Index for Fun and for Profit

What is an Index?

In Riak, the fastest way to access your data is by its key.

However, it’s often useful to be able to locate objects by some other value, such as a named collection of users. Let’s say that we have a user object stored under its username as the key (e.g., thevegan3000) and that this particular user is in the Administrators group. If you wanted to be able to find all users such as thevegan3000 who are in the Administrators group, then you would add an index (let’s say, user_group) and set it to administrator for those users. Riak has a super-easy-to-use option called Secondary Indexes that allows you to do exactly this and it’s available when you use either the LevelDB or Memory backends.

Using Secondary Indexes

Secondary Indexes are available in the Riak APIs and all of the official Riak clients. Note that user_group becomes user_group_bin when accessing the API because we’re storing a binary value (in most cases, a string).

Add and retrieve an index in the Ruby Client:

user_object = ruby_client['users'].get_or_new('thevegan3000')
user_object.indexes['user_group_bin'] << 'administrator'
user_object.store

admin_user_keys = ruby_client['users'].get_index('user_group_bin', 'administrator')

In the Python Client:

user_object = python_client.bucket('users').get('thevegan3000)
user_object.add_index('user_group_bin', 'administrator')
user_object.store()

admin_user_links = python_client.index('users', 'user_group_bin', 'administrator')

In the Java Client:

Bucket userBucket = riakClient.fetchBucket("users").execute();
IRiakObject userObject = userBucket.fetch("thevegan3000").execute();
userObject.addIndex("user_group_bin", "administrator");
userBucket.store(userObject).execute();

BinIndex binIndex = BinIndex.named("user_group_bin");
BinValueQuery indexQuery = new BinValueQuery(binIndex, "users", "administrator");
List<String> adminUserKeys = riakClient.fetchIndex(indexQuery);

More Example Use Cases

Not only are indexes easy to use, they’re extremely useful:

Reference all orders belonging to a customer
Save the users who liked something or the things that a user liked
Tag content in a Content Management System (CMS)
Store a GeoHash of a specific length for fast geographic lookup/filtering without expensive Geospatial operations
Time-series data where all observations collected within a time-frame are referenced in a particular index

What If I Can’t Use Secondary Indexes?

Indexing is great, but if you want to use the Bitcask backend or if Secondary Indexes aren’t performant enough, there are alternatives.

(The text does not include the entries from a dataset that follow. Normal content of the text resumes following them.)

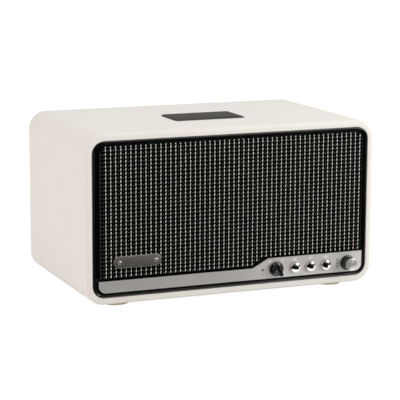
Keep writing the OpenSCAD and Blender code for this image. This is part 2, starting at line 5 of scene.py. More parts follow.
import bmesh
import bpy
from mathutils import Matrix, Vector


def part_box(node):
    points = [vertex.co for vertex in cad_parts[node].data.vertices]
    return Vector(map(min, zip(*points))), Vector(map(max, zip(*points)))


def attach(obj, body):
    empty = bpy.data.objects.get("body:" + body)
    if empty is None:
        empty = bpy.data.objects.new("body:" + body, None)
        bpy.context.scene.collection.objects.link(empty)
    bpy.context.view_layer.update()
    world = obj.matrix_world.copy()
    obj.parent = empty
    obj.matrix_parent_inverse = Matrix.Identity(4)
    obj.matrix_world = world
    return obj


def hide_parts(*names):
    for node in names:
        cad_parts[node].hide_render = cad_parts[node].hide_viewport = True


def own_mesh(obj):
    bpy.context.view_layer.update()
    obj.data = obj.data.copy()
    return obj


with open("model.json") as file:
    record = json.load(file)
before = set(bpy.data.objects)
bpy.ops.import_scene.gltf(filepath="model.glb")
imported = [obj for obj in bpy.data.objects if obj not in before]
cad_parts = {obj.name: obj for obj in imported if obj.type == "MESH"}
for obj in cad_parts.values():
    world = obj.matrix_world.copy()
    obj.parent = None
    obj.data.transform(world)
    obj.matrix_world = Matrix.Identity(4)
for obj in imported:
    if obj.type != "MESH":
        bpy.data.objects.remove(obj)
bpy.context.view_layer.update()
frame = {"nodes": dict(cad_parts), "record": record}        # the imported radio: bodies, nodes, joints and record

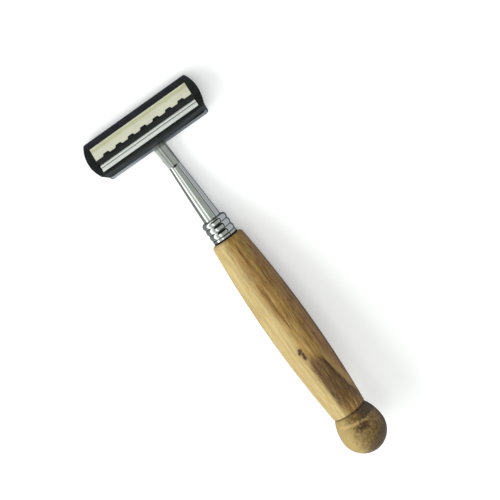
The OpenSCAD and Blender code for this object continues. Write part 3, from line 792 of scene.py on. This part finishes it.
def neck_profile():
    """A slightly bulging cone with a spigot, a hole for the stud and a socket for the arm."""
    steps = 40
    bulge = 1.25
    tip_round = 0.15
    profile = [
        (0, NECK_Y - SPIGOT_LENGTH + STUD_DEPTH_IN_NECK),
        (HOLE_RADIUS, NECK_Y - SPIGOT_LENGTH + STUD_DEPTH_IN_NECK),
        (HOLE_RADIUS, NECK_Y - SPIGOT_LENGTH),
        (SPIGOT_RADIUS, NECK_Y - SPIGOT_LENGTH),
        (SPIGOT_RADIUS, NECK_Y),
    ]
    for i in range(steps + 1):
        part = i / steps
        radius = NECK_BASE_RADIUS + (NECK_TIP_RADIUS - NECK_BASE_RADIUS) * part ** bulge
        profile.append((radius, NECK_Y + (NECK_LENGTH - tip_round) * part))
    profile += arc((NECK_TIP_RADIUS - tip_round, KNEE_Y - tip_round), tip_round, 20, 90, 5)
    profile += [(SOCKET_RADIUS, KNEE_Y), (SOCKET_RADIUS, KNEE_Y - SOCKET_DEPTH), (0, KNEE_Y - SOCKET_DEPTH)]
    return profile


add_piece("beaded_ferrule", revolve(ferrule_profile()), HANDLE, "ferrule", "chrome_plate")
add_piece("tapered_neck", revolve(neck_profile()), HANDLE, "neck", "chrome_plate")

# --------------------------------------------------------------------------------------------------
# Arm and T-bar
# --------------------------------------------------------------------------------------------------


def arm_shape():
    """Two front facets that meet in a ridge, from the knee up into the T-bar, widening and flattening."""
    outline = rounded([
        (0, ARM_RIDGE_Z, 0.25), (ARM_HALF_WIDTH, ARM_EDGE_Z, 0.3), (ARM_HALF_WIDTH, -ARM_EDGE_Z, 0.3),
        (ARM_BACK_HALF_WIDTH, -ARM_RIDGE_Z, 0.35), (-ARM_BACK_HALF_WIDTH, -ARM_RIDGE_Z, 0.35),
        (-ARM_HALF_WIDTH, -ARM_EDGE_Z, 0.3), (-ARM_HALF_WIDTH, ARM_EDGE_Z, 0.3),
    ])
    to_head = HEAD.inverted() @ HANDLE
    bend = math.atan2(ARM_RISE, ARM_LENGTH)
    forward = Vector((0, math.cos(bend), math.sin(bend)))
    upward = Vector((0, -math.sin(bend), math.cos(bend)))
    foot = []
    head = []
    for x, z in outline:
        foot.append(Vector((x, KNEE_Y, z)))
        end = Vector((0, KNEE_Y + ARM_LENGTH, ARM_RISE))
        end += Vector((x * ARM_WIDENING, 0, 0)) + upward * z * ARM_FLATTENING
        here = to_head @ (end * MM) / MM
        step = to_head.to_3x3() @ forward
        end += forward * (T_BAR_LOW_V + ARM_SUNK_IN_BAR - here.y) / step.y
        head.append(end)
    steps = 12
    return loft([[a.lerp(b, i / steps) for a, b in zip(foot, head)] for i in range(steps + 1)])


add_piece("ridged_arm", arm_shape(), HANDLE, "head_arm", "chrome_plate", smooth_below=12)


def on_bar_outside(middle):
    """True for an edge below the rail that isn't part of the plunger's bore."""
    from_plunger = math.hypot(middle.x, middle.y - PLUNGER_V)
    return middle.z < -0.05 and from_plunger > 1.4


t_bar = local_copy("t_bar", HEAD)
round_edges(t_bar, 0.3, on_bar_outside)
add_piece("cast_t_bar", t_bar, HEAD, "t_bar", "chrome_plate")


def spring_shape():
    """A coil of round wire between the plug and the plunger's flange."""
    steps_per_turn = 32
    sides = 12
    low = SPRING_LOW_W + SPRING_WIRE_RADIUS
    high = SPRING_HIGH_W - SPRING_WIRE_RADIUS
    steps = round(SPRING_TURNS * steps_per_turn)
    sections = []
    for i in range(steps + 1):
        turn = TURN * i / steps_per_turn
        middle_w = low + (high - low) * i / steps
        section = []
        for j in range(sides):
            side = TURN * j / sides
            out = SPRING_RADIUS + SPRING_WIRE_RADIUS * math.cos(side)
            section.append((out * math.cos(turn), PLUNGER_V + out * math.sin(turn),
                            middle_w + SPRING_WIRE_RADIUS * math.sin(side)))
        sections.append(section)
    return loft(sections)


spring = add_piece("coil_spring", spring_shape(), HEAD, "retainer_spring", "stud_steel")
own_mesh(spring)

# --------------------------------------------------------------------------------------------------
# Cartridge
# --------------------------------------------------------------------------------------------------


def on_cheek_rim(middle):
    """True for an edge on the outer, upper part of an end cheek."""
    return abs(middle.x) > 19.2 and middle.z > 1.8


for side in ("left", "right"):
    cheek = local_copy(side + "_end_cheek", HEAD)
    round_edges(cheek, 0.45, on_cheek_rim, segments=4)
    add_piece(side + "_cheek_moulding", cheek, HEAD, side + "_end_cheek", "cartridge_plastic")

for name, node, slot, width in (
        ("seat_moulding", "cartridge_seat", "cartridge_plastic", 0.1),
        ("cap_moulding", "cap", "cartridge_plastic", 0.08),
        ("waxy_strip", "lubricating_strip", "strip_polymer", 0.07),
        ("charcoal_top_bar", "top_bar", "bar_plastic", 0.16),
):
    shape = local_copy(node, HEAD)
    round_edges(shape, width)
    add_piece(name, shape, HEAD, node, slot)

# The other CAD nodes keep their shapes, and get their slots' materials
CARRIED_OVER = {
    "blade_steel": ("seat_blade", "blade_spacer", "cap_blade"),
    "stud_steel": ("handle_stud", "retainer_plunger"),
    "chrome_plate": ("retainer_plug",),
    "insert_brass": ("threaded_insert",),
}
for slot, nodes in CARRIED_OVER.items():
    for node in nodes:
        frame["nodes"][node].data.materials.clear()
        frame["nodes"][node].data.materials.append(MATERIALS[slot])

# --------------------------------------------------------------------------------------------------
# Stage: floor, studio light and camera
# --------------------------------------------------------------------------------------------------


ROOM_STRENGTH = 1.25
FLOOR_GLOW = 0.25
ROOM_COLOUR = srgb(192, 199, 195)
ROOM_BANDS = (
    (-200.0, -86.0, 4.0, srgb(120, 122, 123)),
    (-74.0, -60.0, 3.0, srgb(330, 332, 328)),
    (-52.0, -30.0, 4.0, srgb(180, 185, 180)),
    (-25.0, -13.0, 3.0, srgb(252, 254, 252)),
    (-4.0, 44.0, 5.0, srgb(146, 151, 146)),
    (53.0, 64.0, 3.0, srgb(40, 46, 44)),
    (72.0, 126.0, 4.0, srgb(160, 162, 166)),
    (136.0, 200.0, 4.0, srgb(80, 86, 98)),
)


def add_floor():
    """A plain pale sheet that the razor lies on. It gives off a little light, as a light table does."""
    half = 3.0
    mesh = bpy.data.meshes.new("floor")
    corners = [(-half, -half, 0), (half, -half, 0), (half, half, 0), (-half, half, 0)]
    mesh.from_pydata(corners, [], [(0, 1, 2, 3)])
    surface = Surface("pale_floor", Matrix(), Roughness=0.9, Specular_IOR_Level=0.1)
    tooth = surface.noise(surface.place, 0.8, 3.0)
    surface.set(Base_Color=surface.mix(tooth, srgb(244, 244, 244), srgb(241, 241, 242)))
    surface.shader.inputs["Emission Color"].default_value = (1, 1, 1, 1)
    surface.shader.inputs["Emission Strength"].default_value = FLOOR_GLOW
    mesh.materials.append(surface.material)
    floor = bpy.data.objects.new("floor", mesh)
    floor.visible_glossy = False
    bpy.context.scene.collection.objects.link(floor)


def add_studio():
    """A soft pale room, whose ceiling has long light and grey bands along the razor, as in a product booth.

    A band is a range of lean: the angle from straight up towards +X, in degrees."""
    world = bpy.data.worlds.new("studio")
    world.use_nodes = True
    bpy.context.scene.world = world
    g = Graph(world.node_tree)
    direction = g.node("ShaderNodeTexCoord").outputs["Generated"]
    x, y, z = g.parts(direction)
    lean = g.multiply(g.math("ARCTAN2", x, z), 360 / TURN)
    colour = ROOM_COLOUR
    for low, high, soft, band_colour in ROOM_BANDS:
        colour = g.mix(g.window(lean, low, high, soft), colour, band_colour)

    # A dark hood over the head's end, and a light sweep below the horizon at the knob's end
    dark_hood = g.multiply(g.window(y, 0.23, 0.86, 0.04), g.window(lean, -32.0, 50.0, 6.0))
    colour = g.mix(dark_hood, colour, srgb(24, 27, 26))
    bright_sweep = g.multiply(g.ramp(y, -0.42, -0.56), g.ramp(z, 0.05, -0.05))
    colour = g.mix(bright_sweep, colour, srgb(158, 166, 174))
    background = g.node("ShaderNodeBackground", {"Color": colour, "Strength": ROOM_STRENGTH})
    output = g.node("ShaderNodeOutputWorld")
    g.tree.links.new(background.outputs["Background"], output.inputs["Surface"])


def add_softbox(name, place, aim, width, length, power):
    """A long area light, its length along the razor."""
    data = bpy.data.lights.new(name, "AREA")
    data.shape = "RECTANGLE"
    data.size = width
    data.size_y = length
    data.energy = power
    light = bpy.data.objects.new(name, data)
    back = (Vector(place) - Vector(aim)).normalized()
    side = Vector((0, 1, 0)).cross(back).normalized()
    rotation = Matrix((side, back.cross(side), back)).transposed()
    light.matrix_world = Matrix.Translation(place) @ rotation.to_4x4()
    light.visible_camera = False
    light.visible_glossy = False
    bpy.context.scene.collection.objects.link(light)


def add_camera():
    """Above the razor and to its right, so that the razor lies from upper left to lower right."""
    data = bpy.data.cameras.new("camera")
    data.sensor_width = 36
    data.lens = 108
    data.clip_start = 0.01
    camera = bpy.data.objects.new("camera", data)
    camera.location = Vector((78.7, 115.7, 458.7)) * MM
    camera.rotation_euler = Euler([math.radians(a) for a in (-16.02, -0.08, -35.43)])
    bpy.context.scene.collection.objects.link(camera)
    bpy.context.scene.camera = camera


add_floor()
add_studio()
add_softbox("key", (-0.42, 0.0, 0.38), (0, 0, 0), 0.2, 0.6, 1.3)
add_softbox("overhead", (0.1, 0.0, 0.7), (0, 0, 0), 0.8, 0.8, 2.3)
add_camera()
bpy.context.scene.view_settings.view_transform = "Standard"
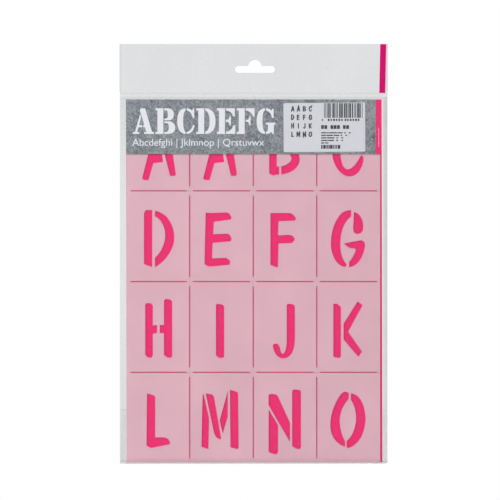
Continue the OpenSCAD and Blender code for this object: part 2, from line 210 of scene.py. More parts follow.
class StickerSettings(bpy.types.PropertyGroup):
    """Looks and print of the sticker."""

    paper: FloatVectorProperty(
        name="Paper", description="Colour of the sticker's paper",
        default=(0.64, 0.648, 0.685), size=3, min=0, max=1, subtype="COLOR")
    ink: FloatVectorProperty(
        name="Ink", description="Colour of the sticker's print",
        default=(0.035, 0.035, 0.042), size=3, min=0, max=1, subtype="COLOR")
    mini_scale: FloatProperty(
        name="Preview scale", description="Size of the small letters beside the real ones",
        default=0.0938, min=0.02, max=0.12, subtype="FACTOR")
    bolder: FloatProperty(
        name="Preview boldness",
        description="How far the small letters spread beyond their outlines",
        default=0.00017, min=0, max=0.0005, unit="LENGTH", precision=5)
    mini_x: FloatProperty(
        name="Preview inset",
        description="From the sticker's left edge to the middle of the preview",
        default=0.0149, min=0, max=0.05, unit="LENGTH", precision=4)
    mini_z: FloatProperty(
        name="Preview drop", description="From the sticker's top edge to the middle of the preview",
        default=0.0155, min=0, max=0.05, unit="LENGTH", precision=4)
    bars: IntProperty(
        name="Bars", description="Number of bars in the bar pattern", default=27, min=5, max=60)


class BagSettings(bpy.types.PropertyGroup):
    """Looks and shape of the bag."""

    front_tint: FloatVectorProperty(
        name="Front film",
        description="Share of light that one face of the front film lets through",
        default=(0.985, 0.985, 0.985), size=3, min=0, max=1, subtype="COLOR")
    back_tint: FloatVectorProperty(
        name="Back film", description="Share of light that one face of the back film lets through",
        default=(0.878, 0.882, 0.882), size=3, min=0, max=1, subtype="COLOR")
    middle_tint: FloatVectorProperty(
        name="Back film, middle", description="The same over the card",
        default=(0.95, 0.952, 0.952), size=3, min=0, max=1, subtype="COLOR")
    # Painted shade on the back film's margins, darkest at the top right corner
    painted_margin_shade: FloatProperty(
        name="Fall", description="How much more the back film holds back at its top right corner",
        default=0.22, min=0, max=0.5, subtype="FACTOR")
    header_tint: FloatVectorProperty(
        name="Header", description="Share of light that one face of the header lets through",
        default=(0.842, 0.847, 0.855), size=3, min=0, max=1, subtype="COLOR")
    stripe: FloatVectorProperty(
        name="Stripe", description="Colour of the stripe printed on the header",
        default=(0.565, 0.001, 0.128), size=3, min=0, max=1, subtype="COLOR")
    ripple: FloatProperty(
        name="Ripple", description="Height of the film's soft ripples",
        default=0.0005, min=0, max=0.003, unit="LENGTH", precision=5)
    film_t: FloatProperty(
        name="Film", description="Thickness of the film",
        default=0.0001, min=0.00002, max=0.0003, unit="LENGTH", precision=5)
    stripe_w: FloatProperty(
        name="Stripe width", description="Width of the printed stripe",
        default=0.005, min=0.001, max=0.02, unit="LENGTH", precision=4)
    stripe_inset: FloatProperty(
        name="Stripe inset", description="From the header's right edge to the stripe, at the top",
        default=0.0014, min=0, max=0.02, unit="LENGTH", precision=4)
    stripe_lean: FloatProperty(
        name="Stripe lean", description="How far the stripe's foot lies left of its top",
        default=0.0008, min=0, max=0.01, unit="LENGTH", precision=4)


class StageSettings(bpy.types.PropertyGroup):
    """Camera, lamps and floor."""

    view_w: FloatProperty(
        name="View width", description="Width that the camera sees at the pack",
        default=0.4134, min=0.1, max=2, unit="LENGTH", precision=4)
    view_x: FloatProperty(
        name="View shift, sideways", description="From the middle of the pack to the view's middle",
        default=-0.00305, min=-0.1, max=0.1, unit="LENGTH", precision=5)
    view_z: FloatProperty(
        name="View shift, up", description="From the middle of the pack to the view's middle",
        default=0.0032, min=-0.1, max=0.1, unit="LENGTH", precision=5)
    distance: FloatProperty(
        name="Camera distance", description="From the camera to the pack",
        default=3.0, min=0.5, max=20, unit="LENGTH")
    floor_drop: FloatProperty(
        name="Floor drop",
        description="From the pack's foot to the floor, with room for the contents",
        default=0.7, min=0.01, max=3, unit="LENGTH")
    see_through: IntProperty(
        name="See-through faces",
        description="Number of film faces that one ray of light gets through",
        default=32, min=8, max=128)
    ambient: FloatProperty(
        name="Ambient", description="Strength of the light from all round",
        default=0.36, min=0, max=2)


def settings(kind):
    """The property group of one kind, with its defaults or what a user has set."""
    return getattr(bpy.context.scene, "stencil_" + kind)


# Modelling helpers


def deselect():
    """An operator acts on all that is selected, so each piece starts from nothing selected."""
    bpy.ops.object.select_all(action="DESELECT")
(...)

A G-Set Term-Based Inverted Index has the following benefits over a Secondary Index:

Better read performance at the sacrifice of some write performance
Less resource intensive for the Riak cluster
Excellent resistance to cluster partition since CRDTs have defined sibling merge behavior
Can be implemented on any Riak backend including Bitcask, Memory, and of course LevelDB
Tunable via read and write parameters to improve performance
Ideal when the exact index term is known

Implementation of a G-Set Term-Based Inverted Index

A G-Set CRDT (Grow Only Set Convergent/Commutative Replicated Data Type) is a thin abstraction on the Set data type (available in most language standard libraries). It has a defined method for merging conflicting values (i.e. Riak siblings), namely a union of the two underlying Sets. In Riak, the G-Set becomes the value that we store in our Riak cluster in a bucket, and it holds a collection of keys to the objects we’re indexing (such as thevegan3000). The key that references this G-Set is the term that we’re indexing, administrator. The bucket containing the serialized G-Sets accepts Riak siblings (potentially conflicting values) which are resolved when the index is read. Resolving the indexes involves merging the sibling G-Sets which means that keys cannot be removed from this index, hence the name: “Grow Only”.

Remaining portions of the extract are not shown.